═════ SUPPLIED MATERIAL
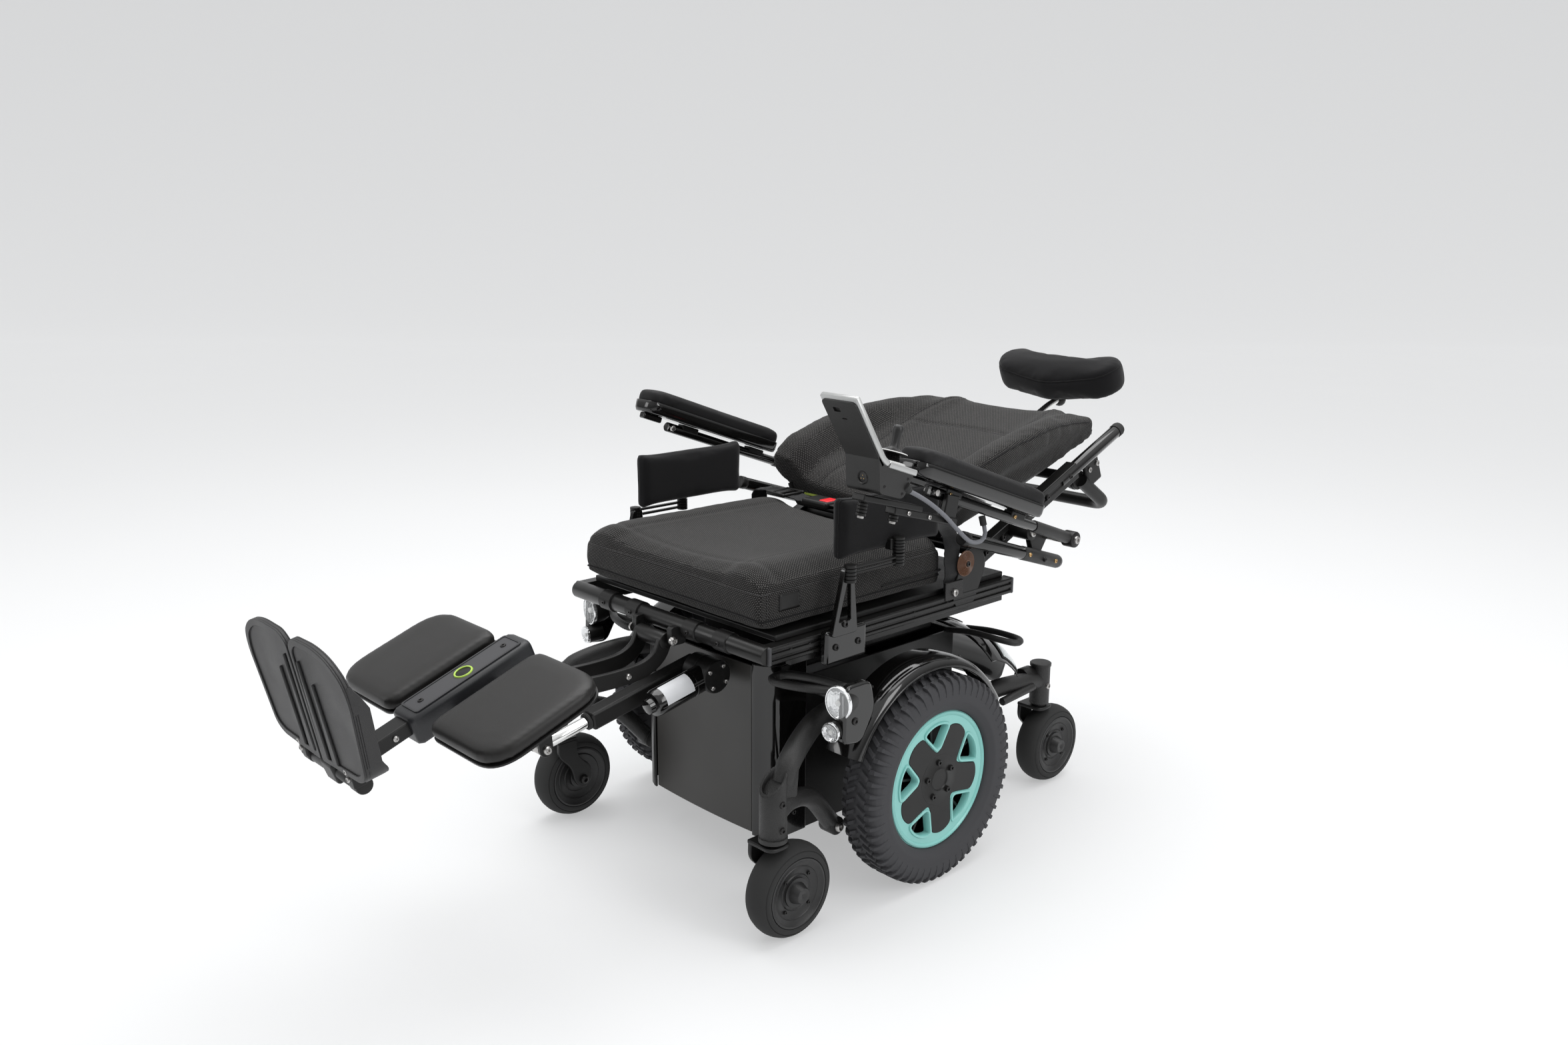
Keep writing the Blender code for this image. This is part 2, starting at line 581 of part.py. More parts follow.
# ---- seat ----------------------------------------------------------------------------------------
def make_seat():
    length, middle = RAIL_REAR - RAIL_FRONT, (RAIL_REAR + RAIL_FRONT) / 2
    rail_centre = RAIL_X - RAIL_W / 2
    pan = box("seat_frame", (2 * rail_centre, length - 0.030, 0.012), (0, middle + 0.010, 0.4595))
    pieces = []
    for _, sign in SIDES:
        pieces.append(box("rail", (RAIL_W, length, RAIL_H), (sign * rail_centre, middle, RAIL_Z),
                          bevel=0.003))
        plate = outline_plate("hinge_plate", [band([(0.150, 0.455), (HINGE_Y, HINGE_Z + 0.012)], 0.032)],
                              0.008, (sign * 0.2485, 0, 0))
        pieces.append(plate)
        pieces.append(box("lug", (0.012, 0.034, 0.064), (sign * 0.1375, TILT_Y, 0.4265), bevel=0.002))
    pieces.append(cylinder("front_tube", 0.0145, ((-0.248, RAIL_FRONT, 0.4415), (0.248, RAIL_FRONT, 0.4415))))
    pieces.append(box("knee_lug_left", (0.012, 0.030, 0.030), (0.046, -0.322, 0.4300), bevel=0.002))
    pieces.append(box("knee_lug_right", (0.012, 0.030, 0.030), (-0.046, -0.322, 0.4300), bevel=0.002))
    assembly("seat", pan, *pieces)

    width, depth = 2 * CUSHION_X, CUSHION_REAR - CUSHION_FRONT
    cushion = box("seat_cushion", (width, depth, CUSHION_TOP - CUSHION_Z),
                  (0, (CUSHION_REAR + CUSHION_FRONT) / 2, (CUSHION_TOP + CUSHION_Z) / 2),
                  "mesh_fabric", bevel=0.014, segments=2)
    belt_dip = box("belt_dip", (width, 0.120, 0.020), (0, 0.090, CUSHION_TOP + 0.009))
    cut(cushion, belt_dip)
    hang(belt_dip, "seat")
    hang(cushion, "seat")
    make_belt()
    for side, sign in SIDES:
        make_side_pad(side, sign)


def make_belt():
    """A lap strap: up the cushion's side from each rail, and across its top."""
    half = 0.019
    top, side_x = CUSHION_TOP + 0.0025, CUSHION_X + 0.0032
    route = [(side_x, 0.102, 0.470, (0, 1, 0)), (side_x, 0.096, 0.535, (0, 1, 0)),
             (side_x - 0.003, 0.092, 0.556, (0, 1, 0)), (side_x - 0.013, 0.088, top, (0, 1, 0)),
             (0.110, 0.074, top, (0, 1, 0))]
    mirrored = [(-x, y, z, way) for x, y, z, way in route[::-1]]
    rings = []
    path = route + [(0, 0.068, top, (0, 1, 0))] + mirrored
    for i, (x, y, z, way) in enumerate(path):
        before, after = path[max(i - 1, 0)], path[min(i + 1, len(path) - 1)]
        ahead = Vector(after[:3]) - Vector(before[:3])
        across = Vector(way) * half
        out = ahead.cross(across).normalized() * 0.0013
        place = Vector((x, y, z))
        rings.append([place + across + out, place - across + out, place - across - out,
                      place + across - out])
    hang(loft("lap_belt", rings, "webbing"), "seat")


def make_side_pad(side, sign):
    """A thigh guide: clamp and upright on the rail, two-knuckle link, and the pad."""
    clamp = box(f"side_bracket_{side}", (0.011, 0.076, 0.050), (sign * 0.2592, -0.170, 0.4385), bevel=0.004)
    outline = [(-0.205, 0.455), (-0.150, 0.455), (-0.158, 0.560), (-0.176, 0.560)]
    upright = outline_plate("upright", [outline], 0.009, (sign * 0.2690, 0, 0))
    joint = cylinder("knuckle", 0.0075, ((sign * 0.2725, -0.166, 0.545), (sign * 0.2725, -0.166, 0.5635)))
    link = box("link", (0.006, 0.100, 0.008), (sign * 0.2725, -0.115, 0.5560))
    assembly("seat", clamp, upright, joint, link)

    pad = box(f"side_pad_{side}", (0.024, 0.224, 0.100), (sign * 0.2500, -0.046, 0.6150),
              "knit_fabric", bevel=0.008, segments=2)
    knuckle = cylinder("knuckle", 0.0075, ((sign * 0.2725, -0.050, 0.5665), (sign * 0.2725, -0.050, 0.5900)))
    tab = box("tab", (0.014, 0.012, 0.014), (sign * 0.2655, -0.050, 0.5780))
    assembly(f"side_pad_{side}", pad, knuckle, tab)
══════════
• WHAT IS NEEDED:
Output the listing above exactly as it appears.

• SOLUTION:
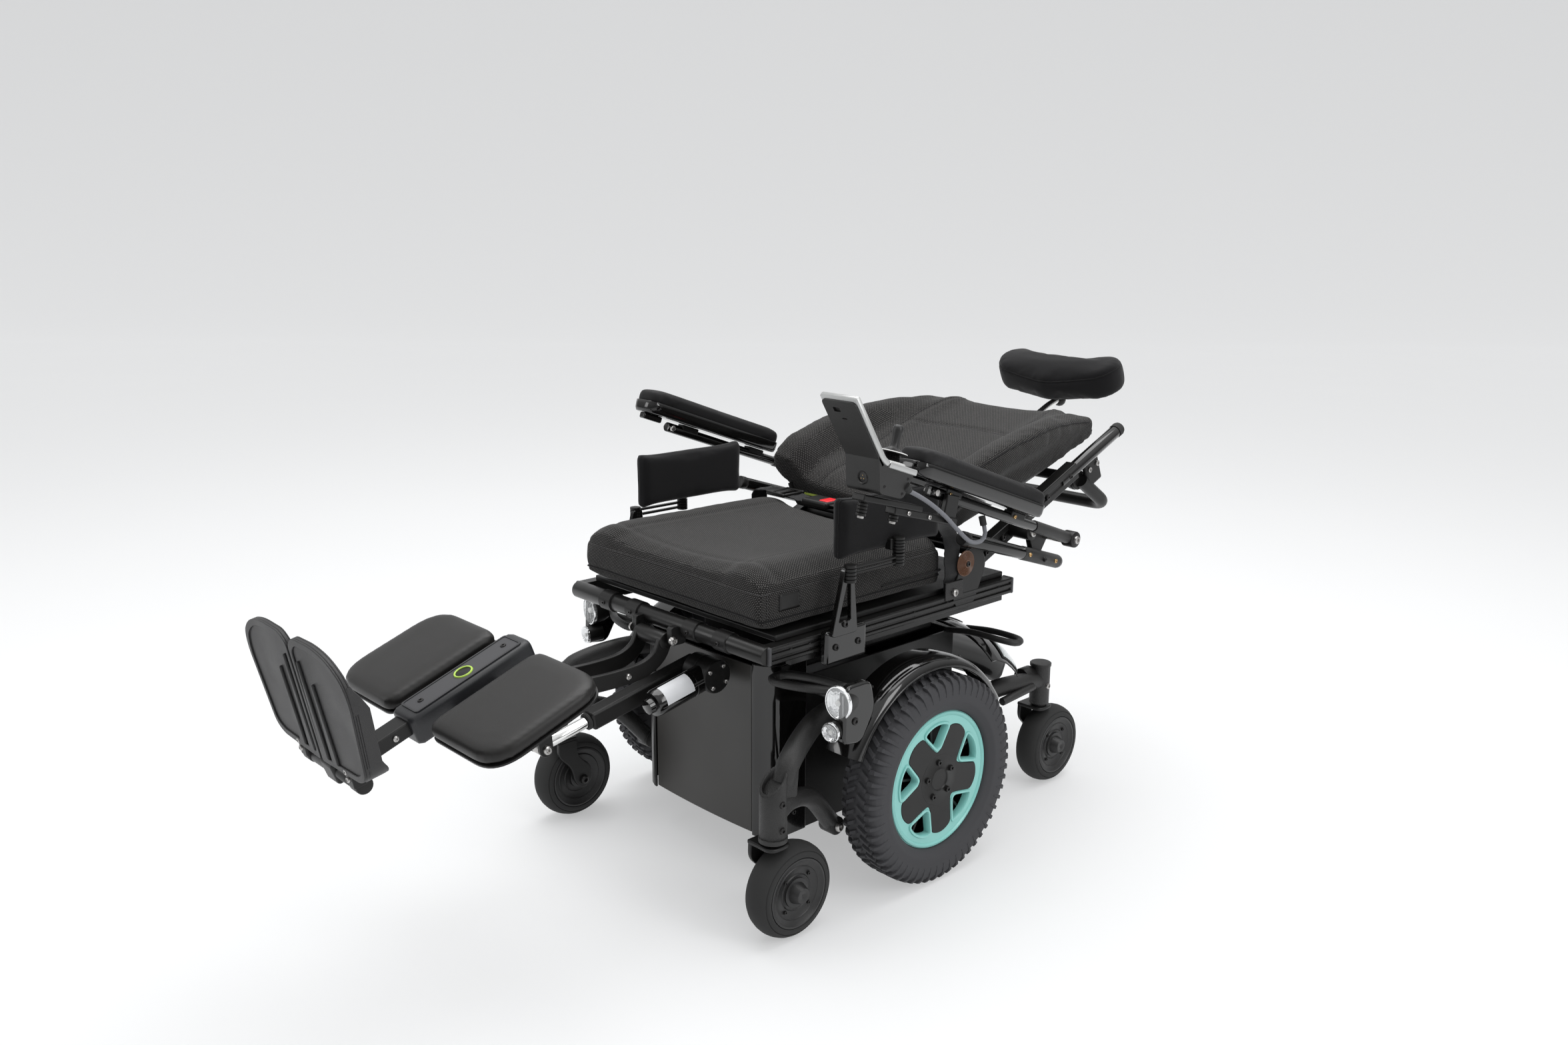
Keep writing the Blender code for this image. This is part 2, starting at line 581 of part.py. More parts follow.
# ---- seat ----------------------------------------------------------------------------------------
def make_seat():
    length, middle = RAIL_REAR - RAIL_FRONT, (RAIL_REAR + RAIL_FRONT) / 2
    rail_centre = RAIL_X - RAIL_W / 2
    pan = box("seat_frame", (2 * rail_centre, length - 0.030, 0.012), (0, middle + 0.010, 0.4595))
    pieces = []
    for _, sign in SIDES:
        pieces.append(box("rail", (RAIL_W, length, RAIL_H), (sign * rail_centre, middle, RAIL_Z),
                          bevel=0.003))
        plate = outline_plate("hinge_plate", [band([(0.150, 0.455), (HINGE_Y, HINGE_Z + 0.012)], 0.032)],
                              0.008, (sign * 0.2485, 0, 0))
        pieces.append(plate)
        pieces.append(box("lug", (0.012, 0.034, 0.064), (sign * 0.1375, TILT_Y, 0.4265), bevel=0.002))
    pieces.append(cylinder("front_tube", 0.0145, ((-0.248, RAIL_FRONT, 0.4415), (0.248, RAIL_FRONT, 0.4415))))
    pieces.append(box("knee_lug_left", (0.012, 0.030, 0.030), (0.046, -0.322, 0.4300), bevel=0.002))
    pieces.append(box("knee_lug_right", (0.012, 0.030, 0.030), (-0.046, -0.322, 0.4300), bevel=0.002))
    assembly("seat", pan, *pieces)

    width, depth = 2 * CUSHION_X, CUSHION_REAR - CUSHION_FRONT
    cushion = box("seat_cushion", (width, depth, CUSHION_TOP - CUSHION_Z),
                  (0, (CUSHION_REAR + CUSHION_FRONT) / 2, (CUSHION_TOP + CUSHION_Z) / 2),
                  "mesh_fabric", bevel=0.014, segments=2)
    belt_dip = box("belt_dip", (width, 0.120, 0.020), (0, 0.090, CUSHION_TOP + 0.009))
    cut(cushion, belt_dip)
    hang(belt_dip, "seat")
    hang(cushion, "seat")
    make_belt()
    for side, sign in SIDES:
        make_side_pad(side, sign)


def make_belt():
    """A lap strap: up the cushion's side from each rail, and across its top."""
    half = 0.019
    top, side_x = CUSHION_TOP + 0.0025, CUSHION_X + 0.0032
    route = [(side_x, 0.102, 0.470, (0, 1, 0)), (side_x, 0.096, 0.535, (0, 1, 0)),
             (side_x - 0.003, 0.092, 0.556, (0, 1, 0)), (side_x - 0.013, 0.088, top, (0, 1, 0)),
             (0.110, 0.074, top, (0, 1, 0))]
    mirrored = [(-x, y, z, way) for x, y, z, way in route[::-1]]
    rings = []
    path = route + [(0, 0.068, top, (0, 1, 0))] + mirrored
    for i, (x, y, z, way) in enumerate(path):
        before, after = path[max(i - 1, 0)], path[min(i + 1, len(path) - 1)]
        ahead = Vector(after[:3]) - Vector(before[:3])
        across = Vector(way) * half
        out = ahead.cross(across).normalized() * 0.0013
        place = Vector((x, y, z))
        rings.append([place + across + out, place - across + out, place - across - out,
                      place + across - out])
    hang(loft("lap_belt", rings, "webbing"), "seat")


def make_side_pad(side, sign):
    """A thigh guide: clamp and upright on the rail, two-knuckle link, and the pad."""
    clamp = box(f"side_bracket_{side}", (0.011, 0.076, 0.050), (sign * 0.2592, -0.170, 0.4385), bevel=0.004)
    outline = [(-0.205, 0.455), (-0.150, 0.455), (-0.158, 0.560), (-0.176, 0.560)]
    upright = outline_plate("upright", [outline], 0.009, (sign * 0.2690, 0, 0))
    joint = cylinder("knuckle", 0.0075, ((sign * 0.2725, -0.166, 0.545), (sign * 0.2725, -0.166, 0.5635)))
    link = box("link", (0.006, 0.100, 0.008), (sign * 0.2725, -0.115, 0.5560))
    assembly("seat", clamp, upright, joint, link)

    pad = box(f"side_pad_{side}", (0.024, 0.224, 0.100), (sign * 0.2500, -0.046, 0.6150),
              "knit_fabric", bevel=0.008, segments=2)
    knuckle = cylinder("knuckle", 0.0075, ((sign * 0.2725, -0.050, 0.5665), (sign * 0.2725, -0.050, 0.5900)))
    tab = box("tab", (0.014, 0.012, 0.014), (sign * 0.2655, -0.050, 0.5780))
    assembly(f"side_pad_{side}", pad, knuckle, tab)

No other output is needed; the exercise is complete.